Make your way through and you’ll be surrounded by light at the end of the tunnel.
Here, through the abstract apparitions that make up your employers, the government is able to reassure you of the importance of your job. Keep things clean, tidy up the mess made by Ni, who fills the grave outside, and keep that train at the Expected Pace.
Ni is clearly the key to finding out what’s actually happening here, what the job actually is. So, if you don’t want the shift to last forever, you go looking.
The first note is in Building 2, written in blood with a broken oxygen cannister beside it that says “There is another one”. The second note, which I will freely admit took me longer than it should have to find it, tells us that he’s going to hide it.
Our puzzle ends when we build a bridge up to the observatory to peak into the train.
As we turn around from the revelation, “My Mouth” in dark red stains the stone.
From here, we can retrieve the other whistle, heavy and dark, from Ni’s corpse and there’s now agency in what we do. By this stage, the train will be running faster and faster, but the border post can’t cope. Our signal, the lights reminding us of the work, dislodge from the rock and hang as the pulse of power radiating from Building 1 draws us in.
Mo has caught us where we should not have been, and a punishment must be made. Afterwards, you are given the choice between resignation and staying loyal, an explanation and willful ignorance.

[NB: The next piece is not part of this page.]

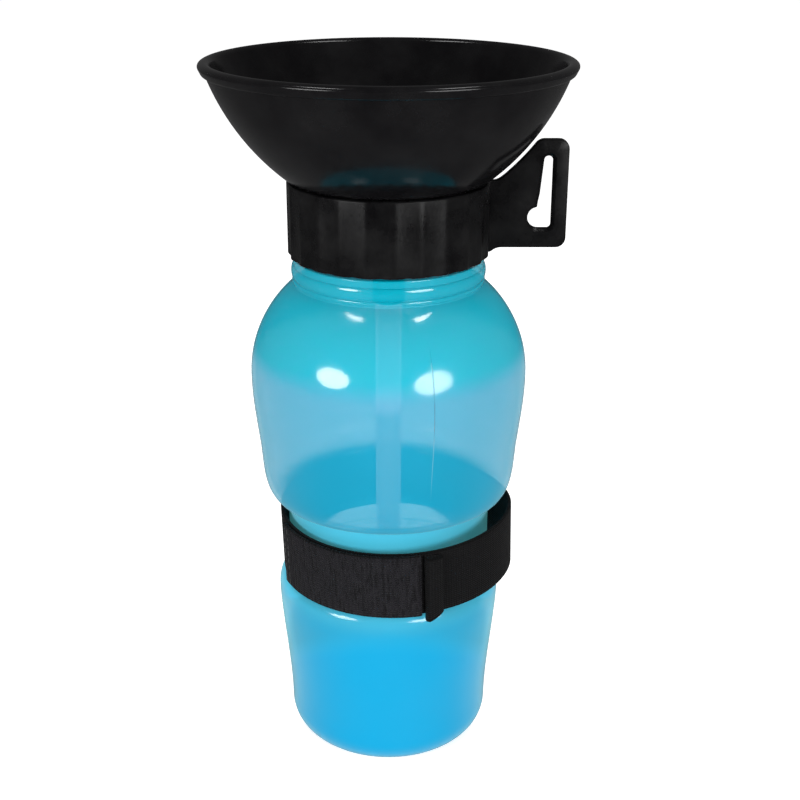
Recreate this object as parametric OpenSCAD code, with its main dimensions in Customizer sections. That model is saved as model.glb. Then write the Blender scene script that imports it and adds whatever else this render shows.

Stay, and you get to decide how this tale ends.
Send the train back, break the bond. Die beneath the fallout. Escape it entirely.
Nothing but blood is left now.
Threshold is game that wants you to question what is happening around you. You are nothing more than a cog in your government’s machine, keeping the blood flowing in one direction.
It goes to great lengths to show you what those in charge view as a sufficient payment; top-quality dental care for the damage they intrinsically cause.
Will you comply like Mo, get the job done and keep going, or is your threshold for suffering a little lower than they want it to be?